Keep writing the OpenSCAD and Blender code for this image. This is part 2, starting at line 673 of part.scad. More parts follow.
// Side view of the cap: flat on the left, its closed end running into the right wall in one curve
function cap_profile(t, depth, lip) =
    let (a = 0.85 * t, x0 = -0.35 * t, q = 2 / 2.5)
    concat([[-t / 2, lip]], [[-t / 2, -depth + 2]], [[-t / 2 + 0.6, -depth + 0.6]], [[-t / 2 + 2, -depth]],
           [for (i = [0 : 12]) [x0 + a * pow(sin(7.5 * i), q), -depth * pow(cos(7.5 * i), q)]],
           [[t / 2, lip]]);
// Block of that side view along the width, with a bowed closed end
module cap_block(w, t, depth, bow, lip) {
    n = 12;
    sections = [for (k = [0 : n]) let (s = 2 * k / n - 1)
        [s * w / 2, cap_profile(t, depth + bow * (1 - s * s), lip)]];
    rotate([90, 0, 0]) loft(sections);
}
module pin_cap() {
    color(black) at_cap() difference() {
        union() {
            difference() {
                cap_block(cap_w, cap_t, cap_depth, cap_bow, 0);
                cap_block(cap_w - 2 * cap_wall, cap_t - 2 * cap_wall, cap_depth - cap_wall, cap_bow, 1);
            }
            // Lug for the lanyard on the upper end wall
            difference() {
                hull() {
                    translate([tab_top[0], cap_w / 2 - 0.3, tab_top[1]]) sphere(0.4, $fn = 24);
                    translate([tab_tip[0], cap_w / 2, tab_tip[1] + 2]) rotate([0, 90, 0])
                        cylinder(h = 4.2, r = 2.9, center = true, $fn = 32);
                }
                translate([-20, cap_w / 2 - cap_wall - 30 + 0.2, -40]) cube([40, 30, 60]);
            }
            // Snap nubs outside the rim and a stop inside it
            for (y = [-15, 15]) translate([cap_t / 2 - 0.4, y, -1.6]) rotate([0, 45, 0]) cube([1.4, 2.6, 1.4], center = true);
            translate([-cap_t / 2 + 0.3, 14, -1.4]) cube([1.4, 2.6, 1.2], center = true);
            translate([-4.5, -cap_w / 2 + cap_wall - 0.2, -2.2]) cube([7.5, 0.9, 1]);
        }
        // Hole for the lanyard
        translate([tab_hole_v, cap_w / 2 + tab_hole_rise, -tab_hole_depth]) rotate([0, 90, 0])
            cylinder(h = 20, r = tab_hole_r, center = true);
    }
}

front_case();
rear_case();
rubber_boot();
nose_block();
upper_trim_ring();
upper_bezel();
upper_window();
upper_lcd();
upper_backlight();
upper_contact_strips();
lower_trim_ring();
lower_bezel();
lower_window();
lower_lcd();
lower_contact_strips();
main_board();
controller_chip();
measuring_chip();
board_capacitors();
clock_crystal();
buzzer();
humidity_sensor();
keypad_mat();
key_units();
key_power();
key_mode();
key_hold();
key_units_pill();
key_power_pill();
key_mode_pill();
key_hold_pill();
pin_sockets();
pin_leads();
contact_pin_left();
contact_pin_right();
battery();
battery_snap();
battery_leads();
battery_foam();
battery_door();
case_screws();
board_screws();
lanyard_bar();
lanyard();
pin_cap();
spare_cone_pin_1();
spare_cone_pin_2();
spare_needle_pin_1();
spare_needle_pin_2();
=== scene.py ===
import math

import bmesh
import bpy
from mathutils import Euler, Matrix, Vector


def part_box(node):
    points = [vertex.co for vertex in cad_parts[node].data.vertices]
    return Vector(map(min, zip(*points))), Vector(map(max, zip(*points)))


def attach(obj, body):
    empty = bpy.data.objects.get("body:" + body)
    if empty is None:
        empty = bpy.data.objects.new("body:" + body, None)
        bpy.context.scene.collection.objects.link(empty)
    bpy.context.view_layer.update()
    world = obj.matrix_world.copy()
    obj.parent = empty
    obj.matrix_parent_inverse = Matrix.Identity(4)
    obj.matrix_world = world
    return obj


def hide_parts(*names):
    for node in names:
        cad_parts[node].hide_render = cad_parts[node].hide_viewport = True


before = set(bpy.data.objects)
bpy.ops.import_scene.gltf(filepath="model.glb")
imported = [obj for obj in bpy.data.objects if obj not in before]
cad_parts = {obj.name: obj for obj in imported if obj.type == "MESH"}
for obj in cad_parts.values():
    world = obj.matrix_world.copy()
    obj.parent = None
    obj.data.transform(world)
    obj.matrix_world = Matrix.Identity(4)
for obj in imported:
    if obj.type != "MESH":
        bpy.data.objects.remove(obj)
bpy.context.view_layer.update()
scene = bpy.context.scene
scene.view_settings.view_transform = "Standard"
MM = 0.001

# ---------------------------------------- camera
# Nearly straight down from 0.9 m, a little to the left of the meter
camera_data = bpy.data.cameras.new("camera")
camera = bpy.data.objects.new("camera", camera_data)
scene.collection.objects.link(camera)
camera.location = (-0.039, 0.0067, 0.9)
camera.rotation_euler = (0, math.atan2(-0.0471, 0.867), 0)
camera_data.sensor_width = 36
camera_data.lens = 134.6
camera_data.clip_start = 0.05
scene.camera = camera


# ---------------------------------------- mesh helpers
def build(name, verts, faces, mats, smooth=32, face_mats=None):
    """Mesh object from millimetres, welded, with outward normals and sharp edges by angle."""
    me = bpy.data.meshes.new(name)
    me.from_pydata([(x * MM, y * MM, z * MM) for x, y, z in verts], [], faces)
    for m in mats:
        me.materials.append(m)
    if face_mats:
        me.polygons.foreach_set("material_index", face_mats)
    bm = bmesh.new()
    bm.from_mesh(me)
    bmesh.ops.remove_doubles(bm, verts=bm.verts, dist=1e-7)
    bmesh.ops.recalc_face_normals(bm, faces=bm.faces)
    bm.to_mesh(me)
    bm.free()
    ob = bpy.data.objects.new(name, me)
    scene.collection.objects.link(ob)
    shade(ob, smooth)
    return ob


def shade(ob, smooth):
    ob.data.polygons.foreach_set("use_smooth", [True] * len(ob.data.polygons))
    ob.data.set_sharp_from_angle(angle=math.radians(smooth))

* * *

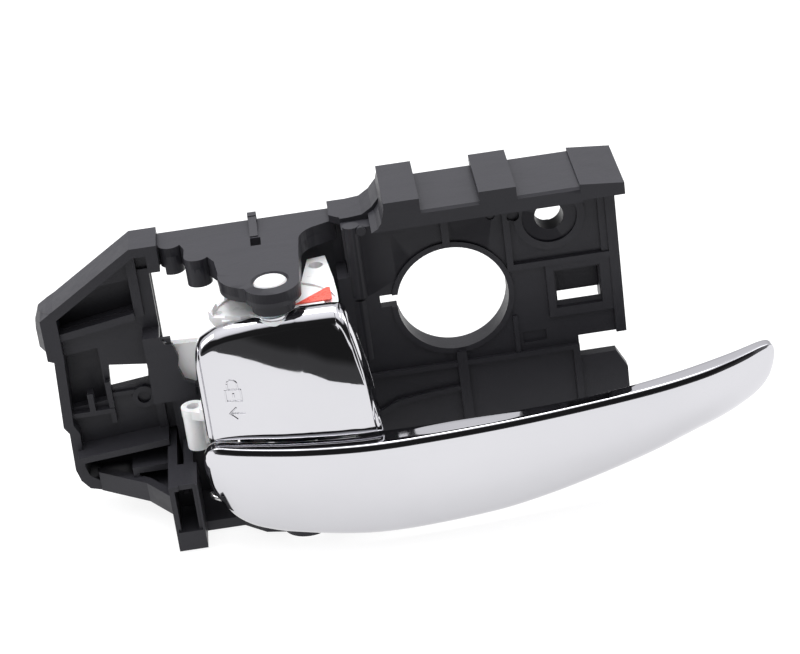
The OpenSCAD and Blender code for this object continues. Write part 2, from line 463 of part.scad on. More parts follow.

• _What the task asks_:
Above are the records. Copy the lines beginning at the one that has "front_case();" and ending with the one that has "obj.parent = None", unchanged.

• _Complete response_:
front_case();
rear_case();
rubber_boot();
nose_block();
upper_trim_ring();
upper_bezel();
upper_window();
upper_lcd();
upper_backlight();
upper_contact_strips();
lower_trim_ring();
lower_bezel();
lower_window();
lower_lcd();
lower_contact_strips();
main_board();
controller_chip();
measuring_chip();
board_capacitors();
clock_crystal();
buzzer();
humidity_sensor();
keypad_mat();
key_units();
key_power();
key_mode();
key_hold();
key_units_pill();
key_power_pill();
key_mode_pill();
key_hold_pill();
pin_sockets();
pin_leads();
contact_pin_left();
contact_pin_right();
battery();
battery_snap();
battery_leads();
battery_foam();
battery_door();
case_screws();
board_screws();
lanyard_bar();
lanyard();
pin_cap();
spare_cone_pin_1();
spare_cone_pin_2();
spare_needle_pin_1();
spare_needle_pin_2();
=== scene.py ===
import math

import bmesh
import bpy
from mathutils import Euler, Matrix, Vector


def part_box(node):
    points = [vertex.co for vertex in cad_parts[node].data.vertices]
    return Vector(map(min, zip(*points))), Vector(map(max, zip(*points)))


def attach(obj, body):
    empty = bpy.data.objects.get("body:" + body)
    if empty is None:
        empty = bpy.data.objects.new("body:" + body, None)
        bpy.context.scene.collection.objects.link(empty)
    bpy.context.view_layer.update()
    world = obj.matrix_world.copy()
    obj.parent = empty
    obj.matrix_parent_inverse = Matrix.Identity(4)
    obj.matrix_world = world
    return obj


def hide_parts(*names):
    for node in names:
        cad_parts[node].hide_render = cad_parts[node].hide_viewport = True


before = set(bpy.data.objects)
bpy.ops.import_scene.gltf(filepath="model.glb")
imported = [obj for obj in bpy.data.objects if obj not in before]
cad_parts = {obj.name: obj for obj in imported if obj.type == "MESH"}
for obj in cad_parts.values():
    world = obj.matrix_world.copy()
    obj.parent = None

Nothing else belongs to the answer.